• YOUR GOAL
Only one portion of the data is to be written out: from the line bearing "Write part 2 of the FreeCAD" through the line bearing "return nodes". Write it exactly as it appears.
>> Begin
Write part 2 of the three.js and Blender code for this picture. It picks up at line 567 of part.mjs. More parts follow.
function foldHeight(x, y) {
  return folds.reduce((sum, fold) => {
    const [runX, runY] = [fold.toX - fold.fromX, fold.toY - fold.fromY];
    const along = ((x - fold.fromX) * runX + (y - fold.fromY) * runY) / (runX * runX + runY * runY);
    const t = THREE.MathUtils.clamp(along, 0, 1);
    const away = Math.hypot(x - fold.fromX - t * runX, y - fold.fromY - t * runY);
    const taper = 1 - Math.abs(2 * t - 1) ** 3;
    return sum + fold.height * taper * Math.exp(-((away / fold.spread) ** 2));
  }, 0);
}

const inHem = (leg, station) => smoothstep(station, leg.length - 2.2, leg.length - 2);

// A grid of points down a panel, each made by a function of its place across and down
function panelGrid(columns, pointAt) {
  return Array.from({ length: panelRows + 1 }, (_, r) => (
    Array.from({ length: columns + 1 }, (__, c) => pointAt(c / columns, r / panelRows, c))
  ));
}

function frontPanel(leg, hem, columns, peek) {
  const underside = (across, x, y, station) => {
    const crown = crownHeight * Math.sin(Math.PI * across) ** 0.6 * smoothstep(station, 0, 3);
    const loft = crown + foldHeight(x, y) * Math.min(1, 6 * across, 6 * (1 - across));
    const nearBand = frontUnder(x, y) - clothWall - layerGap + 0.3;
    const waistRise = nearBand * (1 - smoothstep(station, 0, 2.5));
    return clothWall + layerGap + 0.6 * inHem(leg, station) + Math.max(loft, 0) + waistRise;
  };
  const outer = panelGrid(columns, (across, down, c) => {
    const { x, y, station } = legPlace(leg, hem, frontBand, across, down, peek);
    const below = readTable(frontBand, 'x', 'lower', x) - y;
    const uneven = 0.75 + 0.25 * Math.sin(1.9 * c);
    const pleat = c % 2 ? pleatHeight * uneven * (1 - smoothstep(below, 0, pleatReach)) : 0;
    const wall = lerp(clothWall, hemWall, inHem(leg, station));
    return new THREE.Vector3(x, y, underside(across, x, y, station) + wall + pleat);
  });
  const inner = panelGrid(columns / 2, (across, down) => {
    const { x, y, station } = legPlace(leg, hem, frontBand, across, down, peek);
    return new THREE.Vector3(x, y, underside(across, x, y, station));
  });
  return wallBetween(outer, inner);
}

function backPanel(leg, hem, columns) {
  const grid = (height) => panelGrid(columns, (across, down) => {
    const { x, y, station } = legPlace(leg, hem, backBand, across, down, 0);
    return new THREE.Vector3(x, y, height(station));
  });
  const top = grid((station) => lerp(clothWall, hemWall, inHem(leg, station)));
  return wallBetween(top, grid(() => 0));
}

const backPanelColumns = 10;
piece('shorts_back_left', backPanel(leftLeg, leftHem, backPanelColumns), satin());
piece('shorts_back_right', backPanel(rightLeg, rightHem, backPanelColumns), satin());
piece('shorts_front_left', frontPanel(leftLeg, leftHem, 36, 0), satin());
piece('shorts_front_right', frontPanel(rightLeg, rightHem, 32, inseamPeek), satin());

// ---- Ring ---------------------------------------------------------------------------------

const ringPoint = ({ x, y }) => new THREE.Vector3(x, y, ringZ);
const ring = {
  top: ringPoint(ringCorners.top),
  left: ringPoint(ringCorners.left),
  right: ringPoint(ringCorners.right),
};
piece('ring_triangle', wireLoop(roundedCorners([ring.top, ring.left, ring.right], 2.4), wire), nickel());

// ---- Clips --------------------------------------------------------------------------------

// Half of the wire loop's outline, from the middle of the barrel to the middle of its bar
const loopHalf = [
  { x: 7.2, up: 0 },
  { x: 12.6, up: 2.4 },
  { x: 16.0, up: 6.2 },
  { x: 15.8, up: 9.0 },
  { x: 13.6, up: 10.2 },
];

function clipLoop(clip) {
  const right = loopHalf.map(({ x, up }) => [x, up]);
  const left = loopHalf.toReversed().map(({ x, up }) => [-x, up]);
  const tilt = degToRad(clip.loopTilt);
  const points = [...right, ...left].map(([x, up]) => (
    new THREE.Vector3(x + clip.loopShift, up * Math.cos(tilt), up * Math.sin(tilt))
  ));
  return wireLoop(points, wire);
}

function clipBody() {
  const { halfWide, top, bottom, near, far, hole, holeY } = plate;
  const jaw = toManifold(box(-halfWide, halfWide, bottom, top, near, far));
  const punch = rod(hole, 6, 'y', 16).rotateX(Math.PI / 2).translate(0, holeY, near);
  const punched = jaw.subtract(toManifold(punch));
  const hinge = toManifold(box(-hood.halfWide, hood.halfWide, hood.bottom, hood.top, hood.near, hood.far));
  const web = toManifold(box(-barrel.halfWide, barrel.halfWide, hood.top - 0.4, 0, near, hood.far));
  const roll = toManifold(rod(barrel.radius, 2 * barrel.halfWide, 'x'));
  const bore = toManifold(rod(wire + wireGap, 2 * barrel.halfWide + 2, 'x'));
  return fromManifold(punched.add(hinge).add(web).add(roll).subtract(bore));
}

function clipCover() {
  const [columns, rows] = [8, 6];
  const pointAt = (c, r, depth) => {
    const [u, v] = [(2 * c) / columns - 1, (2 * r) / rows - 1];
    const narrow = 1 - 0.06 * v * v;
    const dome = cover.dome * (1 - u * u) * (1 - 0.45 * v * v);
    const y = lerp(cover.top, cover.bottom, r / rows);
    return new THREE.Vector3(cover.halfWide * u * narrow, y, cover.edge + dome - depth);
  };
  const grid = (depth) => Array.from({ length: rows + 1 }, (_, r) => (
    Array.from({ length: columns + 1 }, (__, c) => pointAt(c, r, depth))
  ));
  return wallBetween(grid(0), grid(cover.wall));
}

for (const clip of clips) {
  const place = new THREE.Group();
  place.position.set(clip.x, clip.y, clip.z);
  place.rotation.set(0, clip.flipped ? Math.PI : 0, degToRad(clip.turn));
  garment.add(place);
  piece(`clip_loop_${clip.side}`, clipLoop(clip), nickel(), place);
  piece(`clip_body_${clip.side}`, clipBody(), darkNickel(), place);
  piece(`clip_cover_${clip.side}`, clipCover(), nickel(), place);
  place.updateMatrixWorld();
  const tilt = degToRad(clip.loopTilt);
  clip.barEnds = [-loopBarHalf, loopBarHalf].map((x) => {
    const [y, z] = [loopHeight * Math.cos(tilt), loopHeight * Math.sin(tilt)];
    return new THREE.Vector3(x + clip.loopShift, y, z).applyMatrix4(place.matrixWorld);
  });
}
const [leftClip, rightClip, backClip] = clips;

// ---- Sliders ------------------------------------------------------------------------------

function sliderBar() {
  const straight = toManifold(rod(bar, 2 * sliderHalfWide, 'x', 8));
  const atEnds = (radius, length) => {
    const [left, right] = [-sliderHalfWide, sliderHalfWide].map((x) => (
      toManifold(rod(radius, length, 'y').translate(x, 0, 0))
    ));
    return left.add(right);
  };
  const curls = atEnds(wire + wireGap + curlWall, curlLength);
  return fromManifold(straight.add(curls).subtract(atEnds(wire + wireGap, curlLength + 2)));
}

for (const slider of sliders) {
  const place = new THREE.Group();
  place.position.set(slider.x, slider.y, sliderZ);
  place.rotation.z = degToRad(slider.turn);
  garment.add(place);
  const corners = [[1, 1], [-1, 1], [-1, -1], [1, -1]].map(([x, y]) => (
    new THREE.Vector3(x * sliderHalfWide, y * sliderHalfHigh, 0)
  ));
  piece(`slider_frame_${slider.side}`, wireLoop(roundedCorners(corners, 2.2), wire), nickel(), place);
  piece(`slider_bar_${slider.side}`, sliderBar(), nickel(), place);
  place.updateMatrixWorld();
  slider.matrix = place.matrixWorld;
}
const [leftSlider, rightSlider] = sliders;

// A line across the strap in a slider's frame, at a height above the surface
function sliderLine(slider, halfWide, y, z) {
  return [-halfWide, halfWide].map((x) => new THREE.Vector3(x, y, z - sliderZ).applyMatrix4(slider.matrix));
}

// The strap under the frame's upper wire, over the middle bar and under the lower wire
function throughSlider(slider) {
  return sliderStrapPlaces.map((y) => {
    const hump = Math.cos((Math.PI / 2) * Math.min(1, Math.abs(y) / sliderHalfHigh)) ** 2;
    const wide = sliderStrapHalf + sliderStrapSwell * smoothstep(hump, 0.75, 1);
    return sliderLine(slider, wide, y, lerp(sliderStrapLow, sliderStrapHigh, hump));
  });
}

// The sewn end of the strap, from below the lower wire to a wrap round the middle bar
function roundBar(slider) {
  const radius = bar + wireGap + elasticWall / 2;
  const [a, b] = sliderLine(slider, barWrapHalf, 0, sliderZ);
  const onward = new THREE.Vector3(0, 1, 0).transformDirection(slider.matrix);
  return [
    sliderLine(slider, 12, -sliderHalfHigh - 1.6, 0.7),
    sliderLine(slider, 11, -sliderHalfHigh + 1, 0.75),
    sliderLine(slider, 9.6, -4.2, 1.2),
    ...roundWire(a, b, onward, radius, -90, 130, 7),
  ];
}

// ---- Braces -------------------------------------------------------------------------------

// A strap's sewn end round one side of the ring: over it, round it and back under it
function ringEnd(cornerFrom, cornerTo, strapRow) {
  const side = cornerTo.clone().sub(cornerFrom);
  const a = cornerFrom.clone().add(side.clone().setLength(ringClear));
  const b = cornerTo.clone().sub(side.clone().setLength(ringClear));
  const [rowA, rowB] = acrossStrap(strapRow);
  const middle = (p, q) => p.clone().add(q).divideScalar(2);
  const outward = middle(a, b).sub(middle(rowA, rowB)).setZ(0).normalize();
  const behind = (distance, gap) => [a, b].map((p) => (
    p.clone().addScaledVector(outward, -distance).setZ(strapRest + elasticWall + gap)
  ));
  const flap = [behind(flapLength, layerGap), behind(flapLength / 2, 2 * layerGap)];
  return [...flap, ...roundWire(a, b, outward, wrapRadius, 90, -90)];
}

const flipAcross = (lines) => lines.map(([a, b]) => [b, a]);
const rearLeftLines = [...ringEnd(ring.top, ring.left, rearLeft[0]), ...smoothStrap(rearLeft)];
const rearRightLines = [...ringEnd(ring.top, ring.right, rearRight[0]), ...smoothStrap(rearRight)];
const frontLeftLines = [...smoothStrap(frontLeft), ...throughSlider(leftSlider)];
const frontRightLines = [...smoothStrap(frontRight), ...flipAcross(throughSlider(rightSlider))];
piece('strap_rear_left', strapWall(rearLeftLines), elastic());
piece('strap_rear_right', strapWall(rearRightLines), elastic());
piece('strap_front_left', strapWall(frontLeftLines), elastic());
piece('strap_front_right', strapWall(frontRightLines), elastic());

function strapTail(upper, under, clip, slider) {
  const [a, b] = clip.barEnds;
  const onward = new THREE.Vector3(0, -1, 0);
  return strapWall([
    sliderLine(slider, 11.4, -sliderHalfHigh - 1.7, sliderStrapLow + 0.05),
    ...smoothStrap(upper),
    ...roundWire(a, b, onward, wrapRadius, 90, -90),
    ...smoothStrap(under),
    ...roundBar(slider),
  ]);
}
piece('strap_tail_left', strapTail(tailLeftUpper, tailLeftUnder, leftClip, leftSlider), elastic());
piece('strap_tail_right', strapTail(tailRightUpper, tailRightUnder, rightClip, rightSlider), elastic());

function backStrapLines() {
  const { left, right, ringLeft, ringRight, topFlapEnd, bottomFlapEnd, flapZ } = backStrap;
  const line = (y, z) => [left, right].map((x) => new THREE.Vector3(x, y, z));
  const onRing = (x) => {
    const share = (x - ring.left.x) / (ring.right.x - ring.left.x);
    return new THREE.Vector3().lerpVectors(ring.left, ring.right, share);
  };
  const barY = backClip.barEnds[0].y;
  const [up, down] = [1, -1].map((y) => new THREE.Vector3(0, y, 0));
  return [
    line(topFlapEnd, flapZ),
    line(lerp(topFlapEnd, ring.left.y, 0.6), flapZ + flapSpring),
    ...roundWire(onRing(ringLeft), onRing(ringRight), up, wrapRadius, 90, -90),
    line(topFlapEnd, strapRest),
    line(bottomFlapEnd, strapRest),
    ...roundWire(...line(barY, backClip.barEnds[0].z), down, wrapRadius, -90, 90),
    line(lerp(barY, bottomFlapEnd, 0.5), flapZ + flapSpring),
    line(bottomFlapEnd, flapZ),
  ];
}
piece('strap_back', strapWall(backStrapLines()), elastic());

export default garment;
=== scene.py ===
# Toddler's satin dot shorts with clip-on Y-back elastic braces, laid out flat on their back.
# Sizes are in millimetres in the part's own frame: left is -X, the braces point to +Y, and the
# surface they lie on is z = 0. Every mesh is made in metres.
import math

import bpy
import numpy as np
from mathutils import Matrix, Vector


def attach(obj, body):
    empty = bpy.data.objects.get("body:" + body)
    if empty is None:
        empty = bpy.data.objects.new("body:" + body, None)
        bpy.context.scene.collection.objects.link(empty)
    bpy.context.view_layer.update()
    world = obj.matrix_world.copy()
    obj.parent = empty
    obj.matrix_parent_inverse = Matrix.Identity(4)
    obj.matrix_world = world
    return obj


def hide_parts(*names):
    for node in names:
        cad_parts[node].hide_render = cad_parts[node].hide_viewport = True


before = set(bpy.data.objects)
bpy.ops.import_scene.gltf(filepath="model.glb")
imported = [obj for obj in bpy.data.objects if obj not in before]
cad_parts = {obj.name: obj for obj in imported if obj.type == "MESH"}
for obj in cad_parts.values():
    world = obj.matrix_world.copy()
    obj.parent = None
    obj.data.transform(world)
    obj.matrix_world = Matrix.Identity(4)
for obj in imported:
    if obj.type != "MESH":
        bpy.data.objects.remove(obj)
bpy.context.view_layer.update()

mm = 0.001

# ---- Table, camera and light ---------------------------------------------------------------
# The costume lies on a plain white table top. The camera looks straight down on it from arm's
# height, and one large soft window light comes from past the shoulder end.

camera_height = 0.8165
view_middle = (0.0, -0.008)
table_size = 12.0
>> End
>> Begin
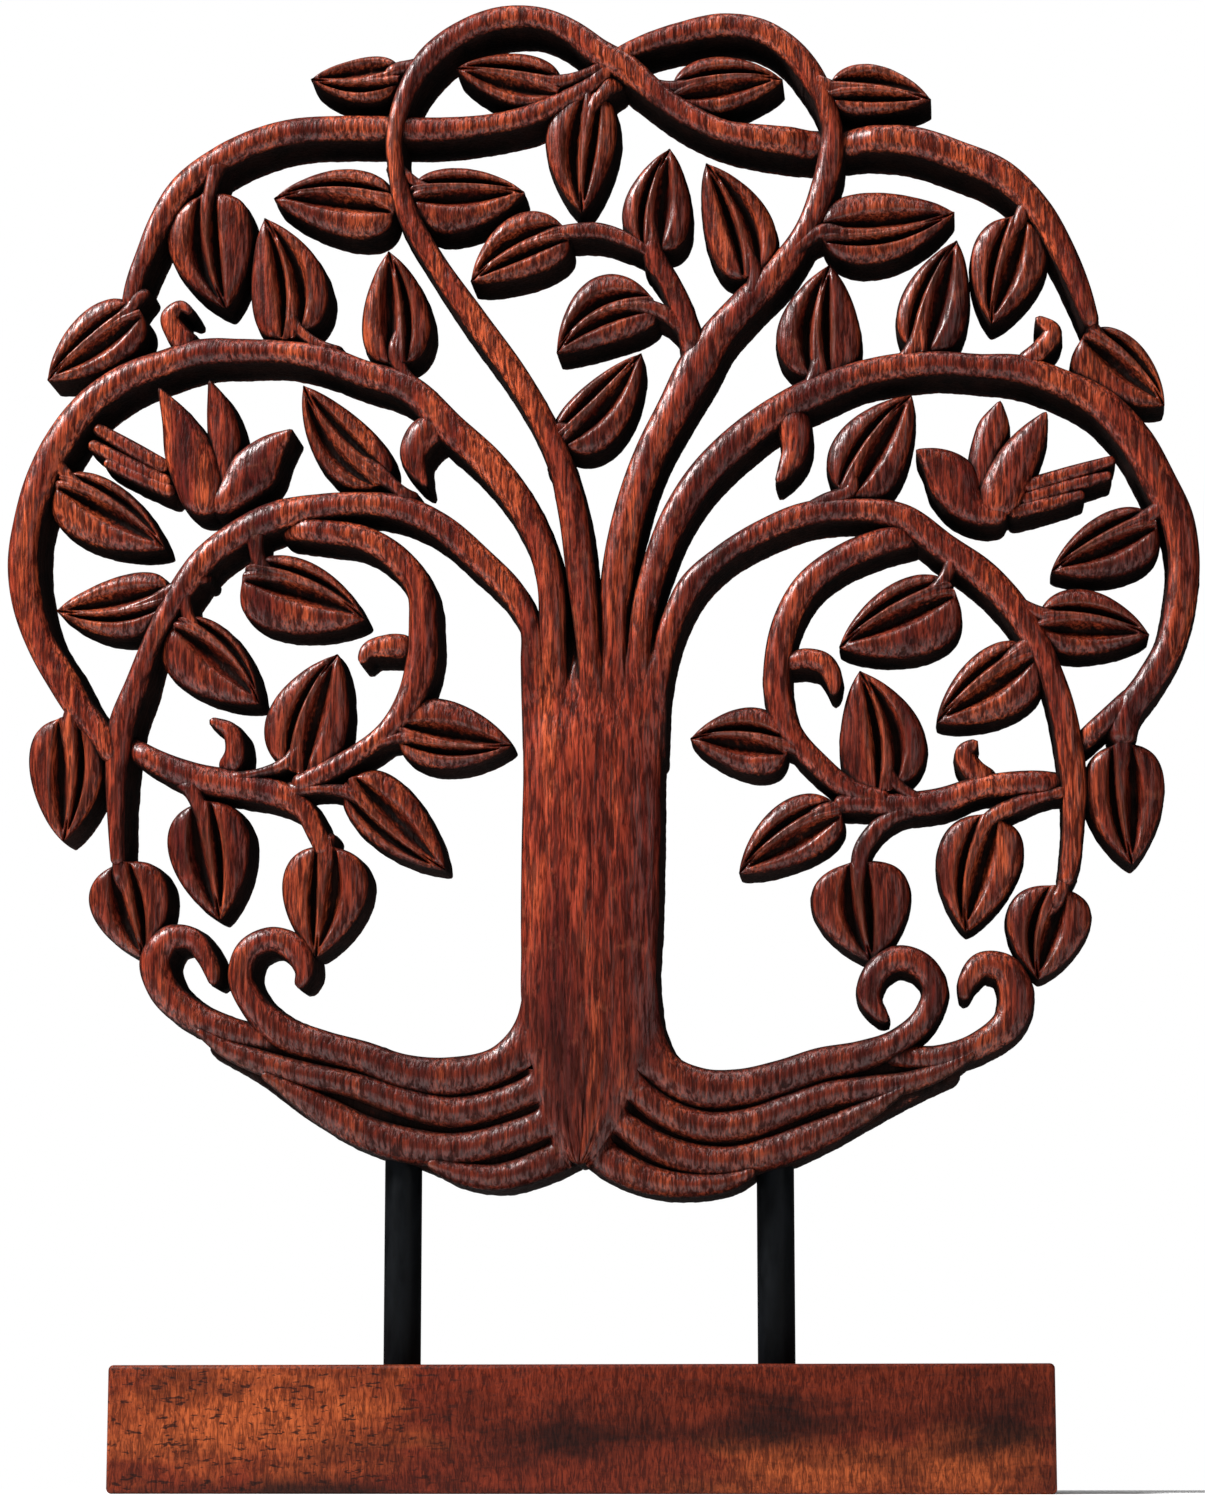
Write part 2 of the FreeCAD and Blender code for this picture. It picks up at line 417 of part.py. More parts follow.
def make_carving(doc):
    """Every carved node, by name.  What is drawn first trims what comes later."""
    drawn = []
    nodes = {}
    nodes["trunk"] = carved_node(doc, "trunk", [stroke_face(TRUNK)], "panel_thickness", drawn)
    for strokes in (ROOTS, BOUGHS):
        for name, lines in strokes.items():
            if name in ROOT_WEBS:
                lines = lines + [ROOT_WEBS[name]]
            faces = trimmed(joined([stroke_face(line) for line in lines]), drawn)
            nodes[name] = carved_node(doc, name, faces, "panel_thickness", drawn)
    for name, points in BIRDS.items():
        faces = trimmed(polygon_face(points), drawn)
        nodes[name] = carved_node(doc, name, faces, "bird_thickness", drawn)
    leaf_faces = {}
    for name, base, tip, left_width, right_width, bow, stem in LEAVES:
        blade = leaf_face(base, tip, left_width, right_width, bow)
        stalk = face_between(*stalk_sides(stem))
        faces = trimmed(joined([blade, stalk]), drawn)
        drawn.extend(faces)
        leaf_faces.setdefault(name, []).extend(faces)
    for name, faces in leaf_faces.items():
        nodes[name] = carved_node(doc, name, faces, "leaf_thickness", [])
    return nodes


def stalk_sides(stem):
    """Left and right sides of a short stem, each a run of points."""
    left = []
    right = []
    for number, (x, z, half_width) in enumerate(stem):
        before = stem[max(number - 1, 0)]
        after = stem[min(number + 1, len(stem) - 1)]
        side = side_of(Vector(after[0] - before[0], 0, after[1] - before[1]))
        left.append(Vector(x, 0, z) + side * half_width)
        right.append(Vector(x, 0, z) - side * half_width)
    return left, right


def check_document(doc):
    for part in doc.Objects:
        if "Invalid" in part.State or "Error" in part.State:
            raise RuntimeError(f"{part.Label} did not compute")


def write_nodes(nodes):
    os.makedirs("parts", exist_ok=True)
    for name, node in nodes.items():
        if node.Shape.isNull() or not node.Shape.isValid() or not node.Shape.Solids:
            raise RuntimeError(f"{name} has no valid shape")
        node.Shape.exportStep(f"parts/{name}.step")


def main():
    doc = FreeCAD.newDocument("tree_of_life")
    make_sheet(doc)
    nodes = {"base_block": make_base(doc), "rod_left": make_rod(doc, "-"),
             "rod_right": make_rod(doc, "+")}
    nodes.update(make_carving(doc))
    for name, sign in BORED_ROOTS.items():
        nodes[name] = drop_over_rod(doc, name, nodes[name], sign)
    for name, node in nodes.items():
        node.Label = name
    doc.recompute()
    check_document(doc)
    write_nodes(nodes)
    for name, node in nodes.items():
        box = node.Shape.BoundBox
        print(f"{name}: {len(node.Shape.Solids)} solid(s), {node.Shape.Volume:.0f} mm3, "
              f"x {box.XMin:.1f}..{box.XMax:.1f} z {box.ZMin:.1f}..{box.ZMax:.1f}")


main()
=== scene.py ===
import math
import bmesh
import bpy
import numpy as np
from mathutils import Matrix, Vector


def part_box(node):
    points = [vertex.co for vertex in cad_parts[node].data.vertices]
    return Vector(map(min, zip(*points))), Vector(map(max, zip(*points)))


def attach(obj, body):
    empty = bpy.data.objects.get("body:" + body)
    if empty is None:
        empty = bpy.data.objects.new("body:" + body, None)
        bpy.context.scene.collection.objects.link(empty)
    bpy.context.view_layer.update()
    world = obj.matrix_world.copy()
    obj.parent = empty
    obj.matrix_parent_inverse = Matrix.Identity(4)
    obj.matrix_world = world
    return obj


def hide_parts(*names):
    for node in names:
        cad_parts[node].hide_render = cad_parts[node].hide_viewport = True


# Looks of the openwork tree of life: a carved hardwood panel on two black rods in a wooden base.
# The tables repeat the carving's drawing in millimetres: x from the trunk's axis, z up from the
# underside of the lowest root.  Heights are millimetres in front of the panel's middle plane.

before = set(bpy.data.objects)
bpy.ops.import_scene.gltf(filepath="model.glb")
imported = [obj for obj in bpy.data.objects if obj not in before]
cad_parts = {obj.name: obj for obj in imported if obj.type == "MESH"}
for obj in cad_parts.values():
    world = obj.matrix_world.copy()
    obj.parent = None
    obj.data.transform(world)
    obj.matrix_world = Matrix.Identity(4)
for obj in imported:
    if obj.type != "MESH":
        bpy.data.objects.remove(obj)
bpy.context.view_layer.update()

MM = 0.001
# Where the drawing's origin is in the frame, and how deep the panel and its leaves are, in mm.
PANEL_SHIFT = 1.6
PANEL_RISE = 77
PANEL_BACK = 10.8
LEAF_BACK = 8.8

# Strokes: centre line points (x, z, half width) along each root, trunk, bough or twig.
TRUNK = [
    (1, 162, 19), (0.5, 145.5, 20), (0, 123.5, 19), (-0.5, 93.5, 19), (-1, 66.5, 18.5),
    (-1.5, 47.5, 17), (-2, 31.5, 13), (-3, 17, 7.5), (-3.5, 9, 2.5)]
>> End
• COMPLETE ANSWER
Write part 2 of the FreeCAD and Blender code for this picture. It picks up at line 417 of part.py. More parts follow.
def make_carving(doc):
    """Every carved node, by name.  What is drawn first trims what comes later."""
    drawn = []
    nodes = {}
    nodes["trunk"] = carved_node(doc, "trunk", [stroke_face(TRUNK)], "panel_thickness", drawn)
    for strokes in (ROOTS, BOUGHS):
        for name, lines in strokes.items():
            if name in ROOT_WEBS:
                lines = lines + [ROOT_WEBS[name]]
            faces = trimmed(joined([stroke_face(line) for line in lines]), drawn)
            nodes[name] = carved_node(doc, name, faces, "panel_thickness", drawn)
    for name, points in BIRDS.items():
        faces = trimmed(polygon_face(points), drawn)
        nodes[name] = carved_node(doc, name, faces, "bird_thickness", drawn)
    leaf_faces = {}
    for name, base, tip, left_width, right_width, bow, stem in LEAVES:
        blade = leaf_face(base, tip, left_width, right_width, bow)
        stalk = face_between(*stalk_sides(stem))
        faces = trimmed(joined([blade, stalk]), drawn)
        drawn.extend(faces)
        leaf_faces.setdefault(name, []).extend(faces)
    for name, faces in leaf_faces.items():
        nodes[name] = carved_node(doc, name, faces, "leaf_thickness", [])
    return nodes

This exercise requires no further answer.